Many still think of the socialist revolution in terms of the former revolutions as a series of consecutive phases: first, conquest of government and instalment of a new government, then expropriation of the capitalist class by law, and then a new organisation of the process of production. We are well schooled by the idea that it is we, the people, who elect the government and therefore it is we who are responsible for the laws of it. We are taught to regard ’the state’ (along with “the law” and so on) as a kind of neutral arbiter or “referee”. The word “state”, however,  is not just another word for “society”. The state is, of course, the centralisation of capitalist economic management.

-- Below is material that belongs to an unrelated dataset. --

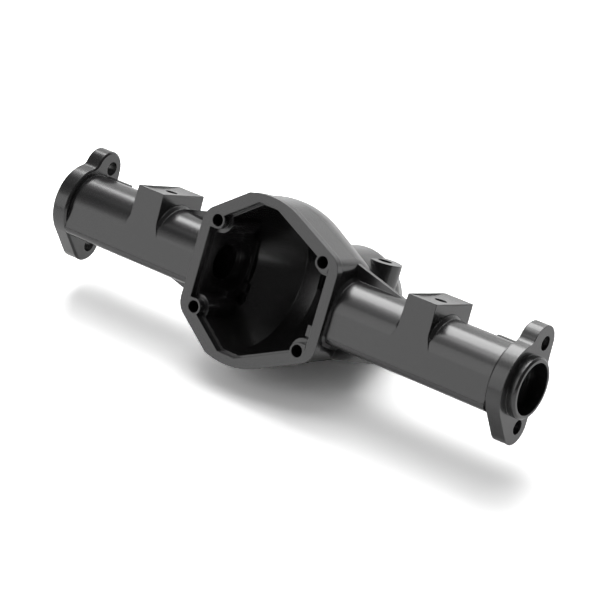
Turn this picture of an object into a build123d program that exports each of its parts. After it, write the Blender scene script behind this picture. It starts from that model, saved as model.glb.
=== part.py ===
from build123d import *
import os
from math import acos, atan2, cos, radians, sin, sqrt

# Rear axle housing of a radio-controlled crawler, moulded in one piece of glass-filled nylon.
# Millimetres. The axle runs along X, the cover opening faces -Y, the pinion nose points to +Y.
# The origin lies on the axle axis, midway between the two end flanges.

# Overall length, over the outer faces of the two end flanges
axle_length = 116.0

# Axle tubes: round above, boxed below, with a crowned underside
tube_radius = 7.15
tube_box_half_width = 7.35
tube_box_top = 0.6
tube_box_corner = -5.7
tube_box_rounding = 1.5
tube_underside = -7.3
axle_passage = 8.0
bearing_bore = 11.0
bearing_seat_depth = 4.0

# End flanges, each with a bearing spigot and two screw ears
flange_thickness = 3.6
flange_chamfer = 0.4
collar_radius = 8.7
spigot_radius = 6.5
spigot_length = 1.9
spigot_chamfer = 0.4
ear_screw_bore = 3.1
ear_screw_spacing = 17.5
ear_screw_setback = 3.0
ear_lean = 0.42
ear_radius = 4.1
ear_arc_forward = 0.7
ear_arc_inward = 0.35
ear_blend = 2.0
upper_ear_root_radius = 4.5
lower_ear_root_radius = 7.0
ear_rib_length = 6.5
ear_rib_top = 7.0

# Link blocks on top of the tubes
link_spacing = 69.9
link_block_length = 6.8
link_block_flare = 0.2
link_block_top = 9.9
link_foot_height = 2.6
link_foot_reach = 0.9
link_foot_rounding = 2.5
link_saddle_depth = 0.35
link_screw_bore = 2.6
link_screw_depth = 5.0

# Differential casing: a dome turned about the axle axis, with a sloping shoulder each side
casing_left = -19.0
casing_right = 15.3
casing_rounding = 3.0
root_collar = 0.7
dome_center = -4.6
dome_radius = 17.8
right_shoulder_slope = 25.6
right_shoulder_cut = 0.0
left_shoulder_slope = 36.0
left_shoulder_cut = 1.0
dome_wall = 1.6
shoulder_wall = 2.3
end_wall = 2.0

# Cover opening on the -Y side, with its flange and four screw bosses
cover_face = 8.85
cover_flange_thickness = 1.9
cover_flange_lip = 0.35
cover_corner_radius = 4.2
cover_seat_depth = 1.8
cover_seat_step = 0.5
cover_bolt_center = -2.06
cover_bolt_span_x = 27.1
cover_bolt_span_z = 18.9
cover_screw_bore = 2.6
cover_screw_depth = 7.5
cover_boss_wall = 0.45
cover_boss_step = 0.9
cover_boss_depth = 12.0

# Carrier bearing saddles inside the casing, and the upright stop rib behind the left one
saddle_radius = 8.0
left_saddle_face = -14.2
right_saddle_face = 7.0
carrier_bearing_bore = 11.0
rib_face = -13.8
rib_front = 5.8
rib_thickness = 0.8
rib_top = 6.6
rib_bottom = -3.1
knob_top = -3.8
knob_bottom = -5.8
knob_swell = 0.3
foot_top = -6.3

# Pinion nose on the +Y side
nose_center = 5.0
nose_root_radius = 10.4
nose_root = 5.0
nose_waist_radius = 10.9
nose_waist_start = 9.0
nose_waist_end = 18.5
nose_end_radius = 9.0
nose_end = 23.4
nose_rounding = 5.0
nose_chamfer = 0.9
pinion_bore = 11.0
pinion_seat_depth = 4.0
pinion_passage = 9.0

# Screw bosses for the truss, upright beside the nose
truss_boss_offset = 6.3
truss_boss_setback = 15.7
truss_boss_radius = 3.75
truss_boss_top = 9.9
truss_boss_bottom = -3.0
truss_screw_bore = 3.1
truss_screw_depth = 11.0

# Gusset webs between the casing's shoulders and the tubes
web_thickness = 1.1
web_root_height = 11.0
web_root_inset = 3.5
web_reach = 11.6

# Working values
flange_face = axle_length / 2
link_block_place = link_spacing / 2
right_shoulder_distance = dome_radius - right_shoulder_cut
left_shoulder_distance = dome_radius - left_shoulder_cut
lap = 1.0


def shoulder_line(angle, distance, end_x):
    """Ends of a sloping shoulder: on the dome's circle, and at the casing's end wall."""
    side = 1 if end_x > dome_center else -1
    half_chord = sqrt(dome_radius**2 - distance**2)
    foot_x = dome_center + side * distance * sin(radians(angle))
    foot_z = distance * cos(radians(angle))
    start = (foot_x - side * half_chord * cos(radians(angle)), foot_z + half_chord * sin(radians(angle)))
    drop = (end_x - foot_x) * side * sin(radians(angle)) / cos(radians(angle))
    return start, (end_x, foot_z - drop)


def casing_profile(rounding, lower_half):
    """Outline of the casing in the X-Z plane, down to the axis or mirrored below it, its end corners rounded."""
    left_start, left_end = shoulder_line(left_shoulder_slope, left_shoulder_distance, casing_left)
    right_start, right_end = shoulder_line(right_shoulder_slope, right_shoulder_distance, casing_right)
    with BuildSketch() as profile:
        with BuildLine():
            Line((casing_left, 0), left_end)
            Line(left_end, left_start)
            RadiusArc(left_start, right_start, dome_radius)
            Line(right_start, right_end)
            Line(right_end, (casing_right, 0))
            Line((casing_right, 0), (casing_left, 0))
        make_face()
        for corner in (Vertex(*left_end, 0), Vertex(*right_end, 0)):
            fillet(profile.vertices().sort_by_distance(corner)[0], rounding)
        if lower_half:
            mirror(about=Plane.XZ)
    return profile.sketch


def chamber_profile(shrink, lower_half):
    """Outline of the chamber inside the casing: parallel shoulders under a flat crown."""
    crown = dome_radius - dome_wall - shrink
    left = casing_left + end_wall + shrink
    right = casing_right - end_wall - shrink
    left_angle = radians(left_shoulder_slope)
    right_angle = radians(right_shoulder_slope)
    left_distance = left_shoulder_distance - shoulder_wall - shrink
    right_distance = right_shoulder_distance - shoulder_wall - shrink
    left_crown = dome_center + (crown * cos(left_angle) - left_distance) / sin(left_angle)
    right_crown = dome_center - (crown * cos(right_angle) - right_distance) / sin(right_angle)
    left_height = (left_distance + (left - dome_center) * sin(left_angle)) / cos(left_angle)
    right_height = (right_distance - (right - dome_center) * sin(right_angle)) / cos(right_angle)
    with BuildSketch() as profile:
        with BuildLine():
            Polyline(
                (left, 0),
                (left, left_height),
                (left_crown, crown),
                (right_crown, crown),
                (right, right_height),
                (right, 0),
                close=True,
            )
        make_face()
        if lower_half:
            mirror(about=Plane.XZ)
    return profile.sketch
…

To the liberal, progressive Left “constructive” parliamentary work is of supreme importance as it constitutes in their eyes the gradual introduction of socialism. A reform here and a reform there, and the socialist state has become perceptibly nearer than it was. They do not perceive that the reforms have not even touched the basic interests of capitalists, and even as palliatives their value, in comparison with the needs, is frequently insignificant. Parliamentary manoeuvres and electoral strategies cannot change historical facts, conjure away class interests and bridge class conflicts.

The election of a Socialist Party candidate to any public body at present, is only valuable in so far as it is the return of a disturber of the political peace. If we do not say, openly and publicly, that a vote for Tweedledum or Tweedledee is a vote cast in favour of a capitalist party and will do the working class no good at all, what the hell are we in politics for?

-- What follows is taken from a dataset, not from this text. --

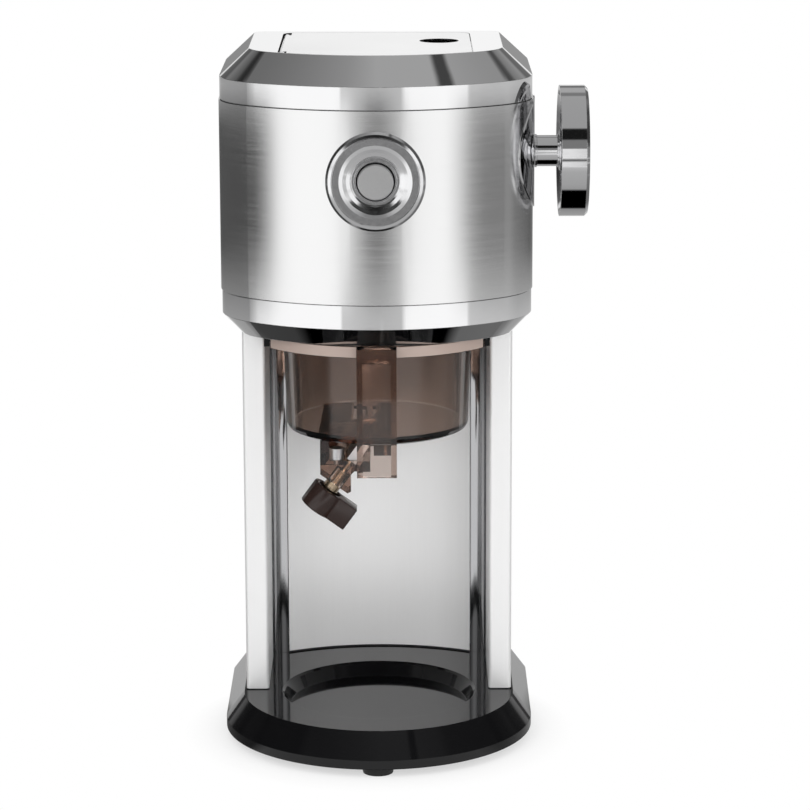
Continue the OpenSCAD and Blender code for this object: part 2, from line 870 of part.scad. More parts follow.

Without socialism the working class is reduced to a constant struggle against the effects of capitalism because without socialism the system of capitalism remains intact. Socialism is powerless without the working class and the working class cannot advance without socialism. Instead of getting caught up with those who would have us rush with our eyes closed to build “The Left Party”, we will continue our work in trying to bring about the union of socialism and the working class movement. The role of socialists is not to append ourselves to working class struggles that are already happening in any case, but to introduce into them a whole range of other class issues. We must not allow our hearts to run away with our heads. When we criticise the Left we are accused of doing capitalism a favour, by disheartening and confusing many sincere activists. We, on the contrary, think that the Left foster illusions that genuine socialists have long warned against.

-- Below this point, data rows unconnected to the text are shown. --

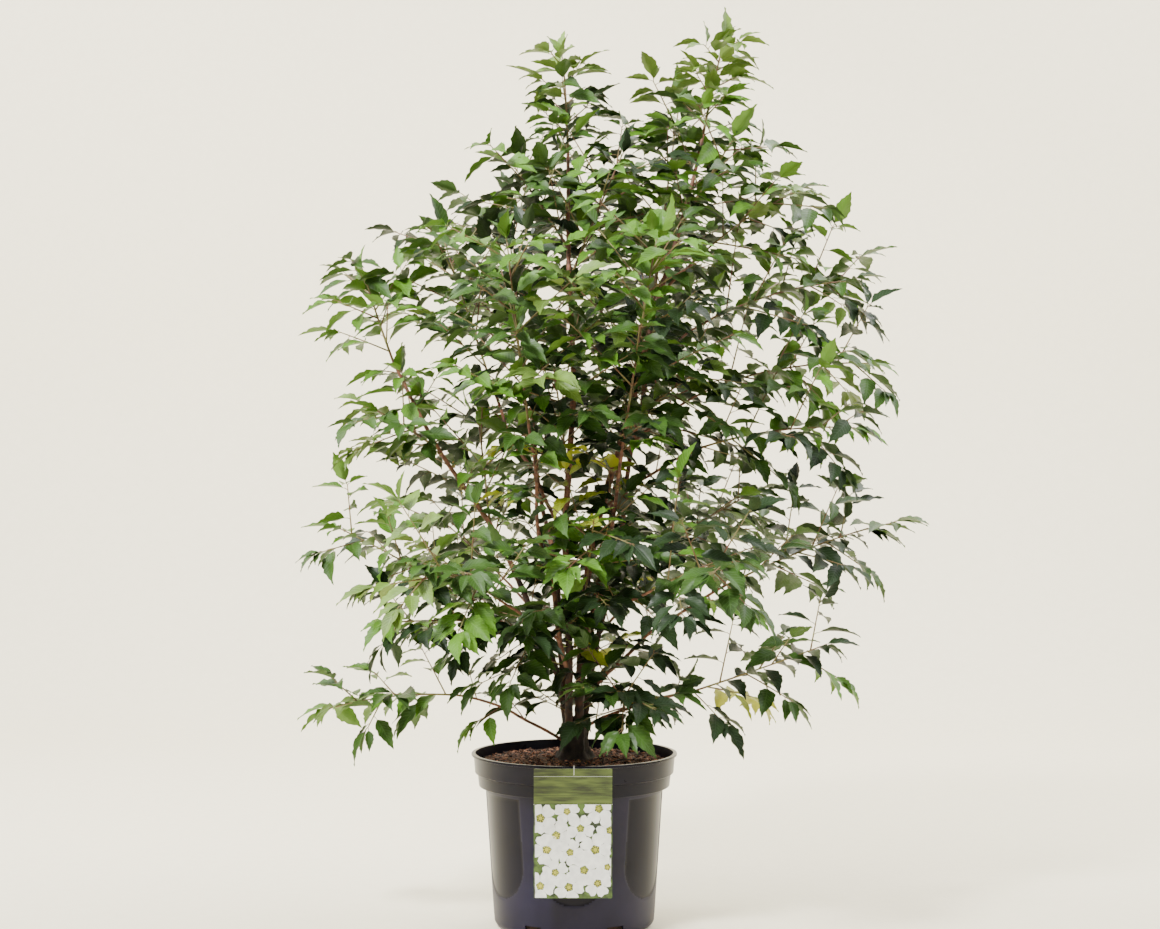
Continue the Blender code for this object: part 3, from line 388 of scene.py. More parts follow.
def relief_group():
    """Shared group: coarse and fine noise on Object coordinates, as a mask and a height."""
    found = bpy.data.node_groups.get("surface relief")
    if found:
        return found
    tree = bpy.data.node_groups.new("surface relief", "ShaderNodeTree")
    for name, value in (("Coarse", 40.0), ("Fine", 400.0), ("Stretch", 1.0)):
        socket = tree.interface.new_socket(name, in_out="INPUT", socket_type="NodeSocketFloat")
        socket.default_value = value
    for name in ("Mask", "Height"):
        tree.interface.new_socket(name, in_out="OUTPUT", socket_type="NodeSocketFloat")
    given = node(tree, "NodeGroupInput")
    place = node(tree, "ShaderNodeTexCoord")["Object"]
    stretch = node(tree, "ShaderNodeCombineXYZ", {0: 1, 1: 1, 2: given["Stretch"]})[0]
    scaled = node(tree, "ShaderNodeVectorMath", {0: place, 1: stretch}, operation="MULTIPLY")[0]
    mask, grain = (node(tree, "ShaderNodeTexNoise",
                        {"Vector": scaled, "Scale": given[name], "Detail": detail})["Fac"]
                   for name, detail in (("Coarse", 4.0), ("Fine", 3.0)))
    node(tree, "NodeGroupOutput", {"Mask": mask, "Height": maths(tree, "ADD", mask, grain)})
    return tree


def surface(name, coarse, fine, stretch=1.0):
    """A new material, its node tree and the mask and height of the shared relief in it."""
    made = bpy.data.materials.new(name)
    made.use_nodes = True
    tree = made.node_tree
    raised = node(tree, "ShaderNodeGroup", {"Coarse": coarse, "Fine": fine, "Stretch": stretch},
                  node_tree=relief_group())
    return made, tree, raised["Mask"], raised["Height"]


def lay(tree, colour, mask, rough, height, bump, distance, specular):
    """Lay a colour on the shader, with its gloss by the mask and bumps by the height."""
    gloss = node(tree, "ShaderNodeMapRange",
                 {"Value": mask, "To Min": rough[0], "To Max": rough[1]})["Result"]
    dents = node(tree, "ShaderNodeBump",
                 {"Height": height, "Strength": bump, "Distance": distance})["Normal"]
    fill(tree, tree.nodes["Principled BSDF"],
         {"Base Color": colour, "Roughness": gloss, "Normal": dents,
          "Specular IOR Level": specular})


def finish(name, dark, light, rough, coarse=40.0, fine=400.0, stretch=1.0, bump=0.2,
           distance=0.0005, ends=(0.35, 0.65), specular=0.5):
    """A material whose colour runs between two tones by the shared relief, with its bump."""
    made, tree, mask, height = surface(name, coarse, fine, stretch)
    lay(tree, tones(tree, mask, ends, dark, light), mask, rough, height, bump, distance, specular)
    return made


def shade(colour, factor):
    """A colour times a factor."""
    return tuple(channel * factor for channel in colour)


def leaf_finish(name, colour):
    """Leaf material: paler rib and side veins from the leaf's own UV map, paler underside."""
    made, tree, mask, _ = surface(name, 28.0, 260.0)
    uv = node(tree, "ShaderNodeUVMap", uv_map="UVMap")[0]
    split = node(tree, "ShaderNodeSeparateXYZ", {0: uv})
    aside = maths(tree, "ABSOLUTE", maths(tree, "SUBTRACT", split["X"], 0.5))
    slant = maths(tree, "MULTIPLY_ADD", aside, -VEIN_SLANT, split["Y"])
    ripple = maths(tree, "SINE", maths(tree, "MULTIPLY", slant, VEIN_WAVES))
    veins = maths(tree, "MAXIMUM", soft_step(tree, ripple, 0.78, 1.0),
                  soft_step(tree, aside, *RIB_EDGES))
    blade = tones(tree, mask, (0.35, 0.68), shade(colour, 0.62), shade(colour, 1.35))
    pale = tuple(min(1.0, c * 1.35 + 0.018) for c in colour)
    above = mixed(tree, maths(tree, "MULTIPLY", veins, 0.6), blade, pale)
    below = (colour[0] * 1.25 + 0.022, colour[1] * 1.10 + 0.030, colour[2] * 1.3 + 0.012)
    side = node(tree, "ShaderNodeNewGeometry")["Backfacing"]
    lay(tree, mixed(tree, side, above, below), mask, (0.34, 0.56), veins, 0.5, 0.0006, 0.32)
    return made


# Limbs

def bezier(p0, p1, p2, p3, t):
    """A point on a cubic Bezier curve."""
    s = 1 - t
    return p0 * s ** 3 + p1 * (3 * s * s * t) + p2 * (3 * s * t * t) + p3 * t ** 3


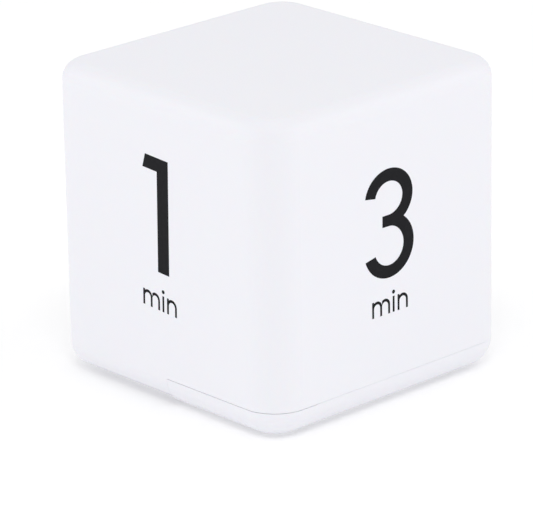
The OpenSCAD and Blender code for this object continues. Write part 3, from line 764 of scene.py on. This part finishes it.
def make_cell(node, flip):
    """A cell with a shrink jacket, end caps and a button. flip is 1 where the button points to +Y."""
    low, high = box_mm(node)
    axis_x, axis_z = cell_axis(node)
    r, length = (high.x - low.x) / 2, high.y - low.y
    tail = axis_x, low.y if flip > 0 else high.y, axis_z
    nub_r, nub_len = 1.9, 0.8
    shoulder = length - nub_len
    jacket, band, metal, washer = range(4)
    tail_end = [(0, 0.12), (r - 1.9, 0.12), (r - 1.5, 0.0), (r - 0.95, 0.0), (r - 0.85, 0.18)]
    sleeve = [(r - 0.75, 0.02), (r - 0.3, 0.0), (r - 0.08, 0.12), (r, 0.35)]
    stripe = [(r, 0.72 * length), (r, 0.74 * length)]
    sleeve_end = [(r, shoulder - 0.35), (r - 0.08, shoulder - 0.12), (r - 0.3, shoulder),
                  (r - 0.8, shoulder)]
    insulator = [(r - 0.9, shoulder - 0.2), (nub_r + 0.75, shoulder - 0.2)]
    button = [(nub_r + 0.7, shoulder - 0.05), (nub_r + 0.15, shoulder), (nub_r, shoulder + 0.1),
              (nub_r, length - 0.2), (nub_r - 0.06, length - 0.06), (nub_r - 0.2, length), (0, length)]
    profile = tail_end + sleeve + stripe + sleeve_end + insulator + button
    marks = [metal] * len(tail_end) + [jacket] * len(sleeve) + [band] + [jacket] * len(sleeve_end)
    marks += [washer] * len(insulator) + [metal] * len(button)
    cell = Build()
    cell.add(lathe(profile, along_y(tail, flip), 64), lathe_marks(marks, 64))

    def wrap(u, v, w):
        """u round the jacket from its lowest line, v along the cell from its tail."""
        a = u / r
        return (tail[0] + (r + w) * math.sin(a), tail[1] + v * flip, tail[2] - (r + w) * math.cos(a))

    half, arm = 0.3, 1.3
    minus = [(-arm, -half), (arm, -half), (arm, half), (-arm, half)]
    plus = cross_outline(arm, half)
    signs = shift([[minus]], 0, 5.0) + shift([[plus]], 0, length - 5.5)
    cell.add(prism([[fine_loop(loop) for loop in loops] for loops in signs], -0.05, 0.015, wrap), band)
    cell.piece(node + "_jacketed", [jacket_blue, jacket_silver, nickel, washer_white], "cell_jacket",
               replaces=(node,))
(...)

Only when the working class assume control of the means of production does exploitation cease. Then the workers direct entirely their conditions of life. The production of everything necessary for life is the common task of the community of workers, which is then the community of mankind. This production is a collective process. First each factory, each work-place, is a collective of workers, combining their efforts in an organised way. Moreover, the totality of world production is now a collective process; all the separate factories combined into a totality of production. When the working class takes possession of the means of production, it has at the same time to create an organisation of production. It is clear that the organisational forms of trade union and political party, inherited from the period of expanding capitalism, are useless here.

It is only by having an extra-parliamentary force to fall back on that the working class can make full use, of its parliamentary power. We can accomplish in parliament what can be accomplished there only on condition that we are ready to defend our right to representation. We must be prepared at any moment to fight for the ballot with all the means at our command. Nowhere can workers accomplish anything worthwhile by the method of compromise which leads always to division and so to a loss of power. Only under the banner of the class-struggle, never under that of legislative bargaining, can the whole working class movement be united, can it finally succeed in unfolding its full power. Instead of a party striving for a rapid transformation of the existing society into a socialist system we should have a party content with reforming capitalism.